Pour mesurer les inégalités, on utilise un indice : le coefficient de Gini, qui prend en compte tous les revenus, dans l’ensemble de la population. Plus l’indice est proche de zéro, plus on approche de l’égalité, et plus il tend vers 1, plus les disparités sont fortes. Sur le long terme, l'indice était élevé dans les années 70, les inégalités ont ensuite diminué, fortement, jusqu’aux années 90. Puis la courbe s’est inversée, et en 2011, avec la crise, un nouveau pic est atteint. François Hollande est élu, et la première année c’est vrai, les inégalités vont décroître : parce que la crise affecte les revenus de patrimoine des plus riches (donc ils gagnent moins), et à cause des hausses d’impôts que le nouveau président décide. Mais les années suivantes, la tendance est moins nette, comme le montre l’Insee : les mesures qui sont prises pour soutenir les plus modestes (la hausse du RSA, la prime d’activité…) ont un impact, mais il reste faible, amoindri par d'autres mesures d'économies. Au final, en 2016, année pour laquelle on a les dernier chiffres, les inégalités ont retrouvé leur exact niveau d’avant la crise, celui de 2008.

Le problème, c'est que sur la même période, les impôts se sont beaucoup alourdis (les prélèvements obligatoires ont augmenté de 3 points).  Cela montre que sans cette redistribution massive par l’impôt, les inégalités structurelles en France, ne baissent PAS. AU contraire : quand on regarde cet indice de Gini, avant redistribution, elles sont parmi les plus élevées au monde : plus élevées même qu’aux États-Unis.

COEFFICIENT DE GINI AVANT ET APRÈS REDISTRIBUTION (2015, source OCDE)

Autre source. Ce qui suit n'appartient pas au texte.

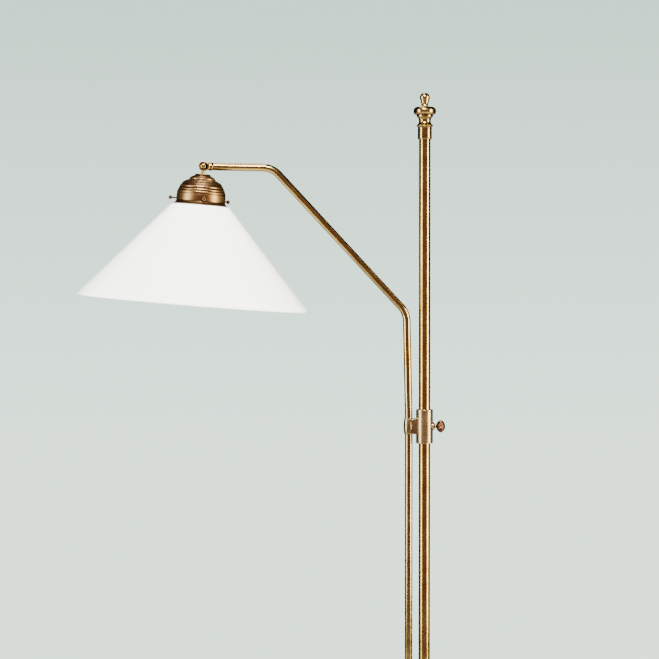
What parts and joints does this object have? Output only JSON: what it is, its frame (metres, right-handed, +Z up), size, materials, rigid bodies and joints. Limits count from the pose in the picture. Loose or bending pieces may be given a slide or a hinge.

                           Avant taxes et transferts              Après taxes et transferts

FRANCE                0,516                                       0,295

ÉTATS-UNIS          0,506                                       0,390

 

Et ces inégalités primaires de revenu se sont encore creusées sous François Hollande. C’est principalement dû au chômage (car en France, notamment grâce au SMIC, les disparités de salaires restent globalement stables depuis 1988.) La politique fiscale de l’ancien président, en somme, a limité la casse.

François Hollande affirme qu’avec Emmanuel Macron, ce sera pire.

On n’a pas encore d’indicateurs, mais à court terme, oui, c’est écrit. La baisse des cotisations ne compensera pas l’augmentation de la CSG, la baisse des impôts des plus aisés ou la diminution des aides au logement, qui contribuent pour 17% à la réduction des inégalités. Les économistes n’ont guère de doute : le fossé va se creuser la première année. Mais cela ne présage pas de l'avenir.

Car Emmanuel Macron fait un pari: il voit que la redistribution par l'impôt a ses limites (notre taux de prélèvement est déjà maximal), et ses effets pervers puisque le niveau élevé de charges est réputé freiner les embauches. Il veut changer donc changer de logiciel. Flexibiliser le marché du travail pour relancer l’emploi, réformer la formation pour booster les salaires. Le vrai problème dans ce schéma, c'est l’absence de mesures pour s’assurer que les gains réalisés seront équitablement répartis… Ce qui, dans l’Histoire, ne s’est jamais produit. Et c’est précisément ce qui alimente la colère, et les populismes.